Now, with a balance sheet that is 9X higher than it was 15 years ago and an economy plagued by soaring inflation, the Fed has embarked upon a program to increase interest rates and reduce its balance sheet. This has investors nervous. They are worried the Fed will either act too slowly and fail to adequately control inflation or act too quickly and aggressively thereby stunting economic activity and causing the US economy to fall into a recession. The prospect of a period of stagflation (an unpleasant combination of high inflation and slow economic growth) is also a possible concern.
Fortunately, it appears the prospect of a recession is probably not as dire as some pundits would have us believe. Economies usually do not have an unemployment rate well below 4% when they are entering a recession. Similarly, the most recent Leading Economic Index data projects 3% US GDP growth in 2022 – yet another sign we are probably not about to enter a recessionary period.4
At this point, you may be wondering what, if anything, you can do? We have some thoughts:
1. If you are feeling worried or nervous, please let us know! Your BLBB financial advisor is here to help you through this rough patch (215-643-9100). They can serve as a voice of calm and reason amidst all the alarming news headlines and will talk with you about your asset allocation mix and reassess your risk tolerance. They can also help you update your financial plan and keep you on track.

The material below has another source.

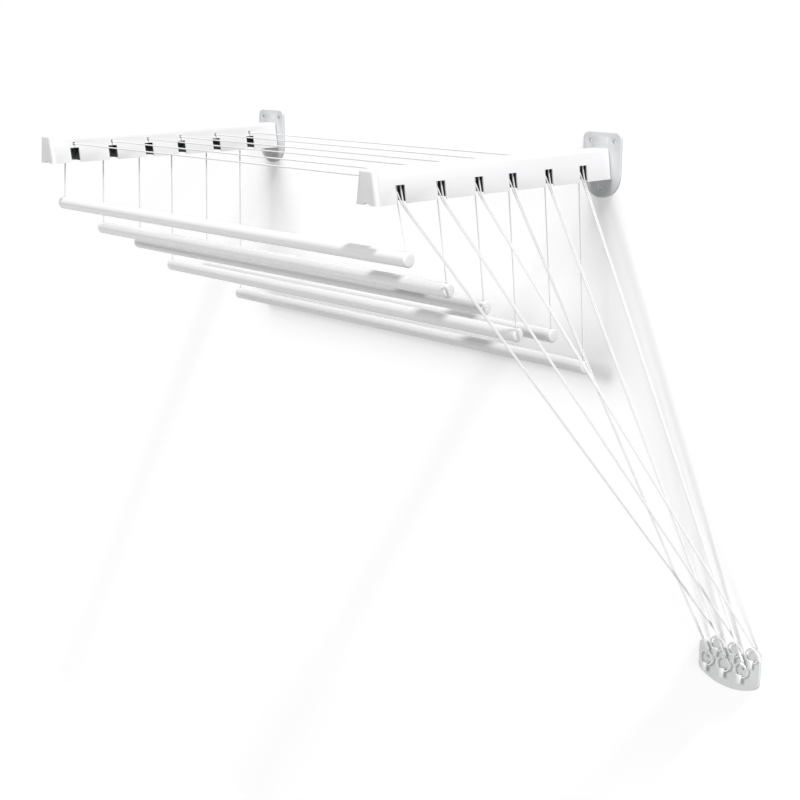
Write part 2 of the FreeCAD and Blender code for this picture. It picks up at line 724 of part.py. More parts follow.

2. If you do not already have an adequately funded emergency or reserve account, consider establishing one. In times of significant volatility and market upheaval, like now, having a liquid account that is invested in a money market or high yield savings account (and thus not really subject to any volatility) can serve several purposes: (a) this money acts as a hedge in down markets because it does not fall in value when the stock or bond markets are falling; (b) it is a readily accessible source of funds should you unexpectedly need money during a bad market; (c) it enables you to keep your investable assets invested so that they have the opportunity to recover in value when markets rebound; and (d) it provides peace of mind.
3. Don’t get caught up in the moment. Rather, try to take a more expansive and longer-term view of what is happening and why.
4. Take a deep breath and recognize it’s ok to feel nervous or worried about what is happening. In fact, it would be a little odd if you didn’t feel this way! But, also keep in mind that based on our historical perspective, we are confident it won’t always be like this and these issues will pass.